Reading Partitioned Delta Tables
Partitioned Delta tables organize data into subdirectories based on column values. Reading from partitioned tables is transparent, but you can leverage partition pruning for better performance.
# Read entire partitioned table
df_all = spark.read.format("delta").load("/path/to/partitioned/table")
# Read specific partitions using filter
df_partition = spark.read.format("delta") \
.load("/path/to/partitioned/table") \
.filter("year = 2024 AND month = 3")
# Explicitly specify partition columns (optional, auto-discovered)
df_explicit = spark.read.format("delta") \
.load("/path/to/partitioned/table") \
.where("year IN (2023, 2024)")
# Check partition information
spark.sql("""
DESCRIBE DETAIL delta.`/path/to/partitioned/table`
""").select("partitionColumns").show(truncate=False)
Schema Evolution and Handling
Delta Lake tracks schema changes in the transaction log. You can read tables with evolved schemas and handle schema mismatches gracefully.
# Read with schema evolution enabled
df_evolved = spark.read.format("delta") \
.option("mergeSchema", "true") \
.load("/path/to/delta/table")
# Check current schema
df_evolved.printSchema()
# Read specific schema version
df_old_schema = spark.read.format("delta") \
.option("versionAsOf", 0) \
.load("/path/to/delta/table")
# Handle missing columns with defaults
from pyspark.sql.functions import col, lit
df_safe = spark.read.format("delta").load("/path/to/delta/table")
if "new_column" not in df_safe.columns:
df_safe = df_safe.withColumn("new_column", lit(None))
Reading with Advanced Options
Delta Lake provides various options to customize read behavior for specific use cases.

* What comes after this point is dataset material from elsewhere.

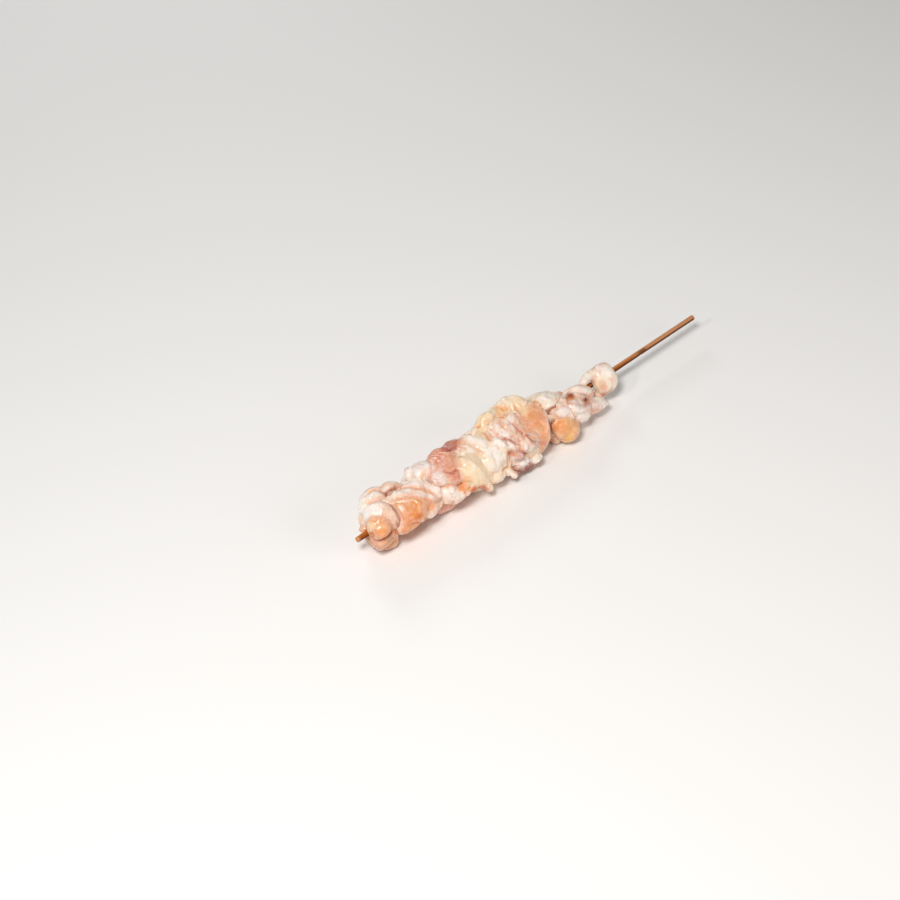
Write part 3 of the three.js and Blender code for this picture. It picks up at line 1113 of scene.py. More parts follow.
    def _paint(self, surface: Surface, tints: list, marks: list, bases: dict) -> None:
        """Gives each point its colour, with painted shade in dips, pits, seams and on the underside
        and painted highlight on crests.

        Args:
            surface: The raised surface.
            tints: The tones of the relief, each with its share at each point.
            marks: The tones of the patches and strokes, in the same form.
            bases: The main tone of each piece, which its neighbours take on where they touch it.
        """
        shade = self.shading
        dip = surface.hollows(shade.near_rounds)
        broad = surface.hollows(shade.broad_rounds)
        gap, names = Neighbours(self.node).nearest(surface.points)
        names = np.array(names)
        touch = smoothstep(*shade.touch_gap, gap + shade.touch_waver * surface.bend[:, 0])
        for name in set(names) & set(bases):
            tints.append((bases[name], shade.touch * touch * (names == name)))
        # painted highlight on crests
        crest_highlight = shade.crest * np.clip(-dip, 0, shade.crest_top)
        crest_highlight += shade.broad_crest_highlight * np.clip(-broad, 0, shade.broad_top)
        # painted shade on the underside
        hidden = smoothstep(*shade.shaded_underside_turn, np.abs(surface.places[:, 1]))
        # painted shade in dips
        dip_shade = shade.dip * np.clip(dip, 0, shade.dip_top)
        dip_shade += shade.broad_dip_shade * np.clip(broad, 0, shade.broad_top)
        # painted shade deep in narrow creases
        pit_shade = np.clip(dip - shade.pit_start, 0, shade.pit_top)
        layers = [
            *tints,
            (Tone.WHITE, crest_highlight),
            (self.hollow_shade, shade.hidden * hidden),
            *marks,
            (self.hollow_shade, dip_shade),
            # painted shade where the piece meets its neighbours
            (self.hollow_shade, shade.seam * smoothstep(*shade.seam_gap, gap)),
            (Tone.TAN, shade.pit_shade_share * pit_shade),
        ]
        tone = np.tile(self.base.linear(), (len(gap), 1))
        for over, share in layers:
            share = np.clip(share, 0, 1)[:, None]
            tone = tone * (1 - share) + over.linear() * share
        color = np.concatenate([tone, np.ones((len(tone), 1))], 1)
        layer = surface.mesh.attributes.new("tone", "FLOAT_COLOR", "POINT")
        layer.data.foreach_set("color", color.astype(np.float32).ravel())

    def build(
        self, axis: StickAxis, groups: TissueGroups, whole: "Whole", bases: dict
    ) -> bpy.types.Object:
        """Makes the finished piece.

        Args:
            axis: The stick's axis.
            groups: The shared node groups.
            whole: All the meat as one smooth form.
            bases: The main tone of each piece.

        Returns:
            The piece, which rides on the root and replaces its solid.
        """
        piece = even_form(self.node + "_look", self.rough(axis), self.voxel, self.smooth)
        mesh = piece.data
        surface = Surface(mesh, axis, self.seed)
        surface.fill(whole, self.fill)
        self._paint(surface, *self._shape(surface), bases)
        mesh.shade_smooth()
        mesh.materials.clear()
        mesh.materials.append(self.finish.material(groups))
        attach(piece, "root")
        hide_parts(self.node)
        LOG.info("%s: %d faces", piece.name, len(mesh.polygons))
        return piece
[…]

# Read with specific read options
df_custom = spark.read.format("delta") \
.option("ignoreDeletes", "true") \
.option("ignoreChanges", "true") \
.load("/path/to/delta/table")
# Read deleted files (for debugging)
df_deleted = spark.read.format("delta") \
.option("readChangeFeed", "true") \
.option("startingVersion", 10) \
.option("endingVersion", 20) \
.load("/path/to/delta/table")
# Configure read parallelism
df_parallel = spark.read.format("delta") \
.option("maxFilesPerTrigger", 1000) \
.load("/path/to/delta/table")
Streaming Reads from Delta Tables
Delta Lake supports streaming reads, enabling real-time data processing pipelines.
# Read Delta table as a stream
stream_df = spark.readStream.format("delta") \
.load("/path/to/delta/table")
# Process stream with watermarking
from pyspark.sql.functions import window, current_timestamp
stream_aggregated = stream_df \
.withWatermark("event_time", "10 minutes") \
.groupBy(
window("event_time", "5 minutes"),
"category"
) \
.count()
# Write stream results
query = stream_aggregated.writeStream \
.format("delta") \
.outputMode("append") \
.option("checkpointLocation", "/path/to/checkpoint") \
.start("/path/to/output/delta/table")
query.awaitTermination()
Performance Optimization Tips
Maximize read performance by leveraging Delta Lake’s optimization features.
# Enable adaptive query execution
spark.conf.set("spark.sql.adaptive.enabled", "true")
spark.conf.set("spark.databricks.delta.optimizeWrite.enabled", "true")
# Use Z-ordering for frequently filtered columns
from delta.tables import DeltaTable
deltaTable = DeltaTable.forPath(spark, "/path/to/delta/table")
deltaTable.optimize().executeZOrderBy("customer_id", "order_date")
# Read with caching for repeated access
df_cached = spark.read.format("delta") \
.load("/path/to/delta/table") \
.cache()
# Verify data skipping statistics
spark.sql("""
DESCRIBE DETAIL delta.`/path/to/delta/table`
""").select("numFiles", "sizeInBytes").show()
Reading Delta Lake tables in PySpark combines simplicity with powerful features like time travel, automatic optimization, and ACID guarantees. By understanding these patterns, you can build robust data pipelines that handle schema evolution, support historical queries, and deliver optimal performance at scale.